Jadilah kemudian kita merasa santai, tidak melakukan protokol kesehatan. Ini yang belakangan sering saya temui di tempat praktik saya, yaitu orang yang terlambat bereaksi dan menyadari sesungguhnya dunia tidak seperti yang dia pikirkan. Makin ke belakang makin banyak saya temui orang-orang yang mempunyai kenalan dan keluarga yang meninggal ataupun sakit berat karena virus Corona. Mereka kemudian tersadarkan bahwa ternyata situasi sekarang tidak seperti yang ia pikirkan, dan itu memicu kecemasan tipe procrustination.
Kemudian muncul penyesalan yang mengakibatkan keguncangan dalam kejiwaannya. Inilah yang oleh Kubler Ros dinamakan fase depression atau depresi, di mana kenyataan ternyata tidak sesuai dengan harapan. Kita harus benar-benar menanamkan bahwa sebenarnya tidak pernah ada situasi atau orang yang bisa menyakiti kita. Yang menyakiti kita hanyalah harapan. Marilah kita buat harapan yang rasional, mari kita memilah-milah informasi, belajar berpikir bahwa tidak ada yang sepenuhnya benar dan tidak ada yang sepenuhnya salah, tidak ada yang sepenuhnya buruk ataupun tidak ada yang sepenuhnya baik.
Senantiasa berada di area abu-abu, seperti kata orang Bali kodrat manusia adalah Boya Je Dewa, Boya Je Bhuta.
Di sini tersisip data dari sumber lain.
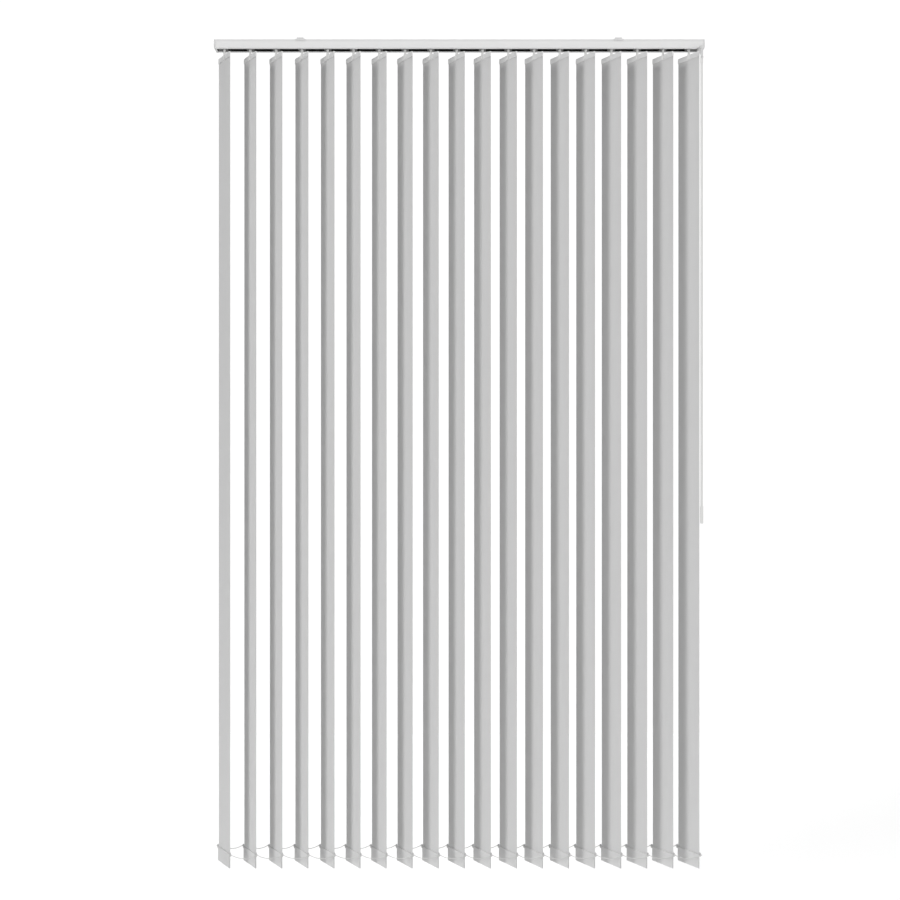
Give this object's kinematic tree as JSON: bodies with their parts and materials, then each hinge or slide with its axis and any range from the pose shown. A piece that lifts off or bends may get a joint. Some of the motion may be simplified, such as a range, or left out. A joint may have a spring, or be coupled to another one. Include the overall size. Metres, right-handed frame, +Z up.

Ketika kita merasa diri sudah sangat normal, kita sudah aman itu ibaratnya kita menjadi dewa dan ketika kita terlalu cemas, terlalu berpikiran buruk dan terlalu pesimis kita menjadi bhuta. Yang terbaik adalah tetap menjadi manusia.
Keteladanan
Kunci kesehatan jiwa adalah soal fleksibilitas atau kelenturan kita dalam menghadapi sesuatu. Ketika kita terlalu abai mari lebih peduli, kita terlalu cemas mari kita belajar bodo amat. Daripada kita berfokus pada orang-orang yang tidak memberikan keteladanan, saya ingin melihat salah satu musisi Bali yang luar biasa. dari sejak awal bereaksi dengan sangat baik dan menunjukkan kepedulian dan keteladanan. Dia adalah Robi Navicula. Berbeda dari kebanyakan musisi Bali, dia sejak awal berani lantang bersuara tentang lingkungan hidup, tentang budaya Bali dan juga kali ini saat menghadapi pandemi.
Dari yang saya lihat, dia bisa menertawakan keabaian teori-teori konspirasi dan lebih fokus pada masa kini dengan melakukan tindakan nyata dengan menggalang charity, fokus pada produk-produk pertanian dan tidak hanya mengeluh tentang kesulitan dunia hiburan dan pariwisata yang terjadi dan juga dialami. Perlu lebih banyak orang seperti Robi Navicula sehingga tidak ada cap bahwa orang Bali hanya peduli pada pariwisata, hanya bisa mengeluh dan menipu diri dengan menjalankan teori konspirasi. Semoga kita semua berada dalam keadaan mantap jiwa dan raga sampai pandemi berakhir dan kita bisa menemukan makna menjadi diri kita yang lebih baik.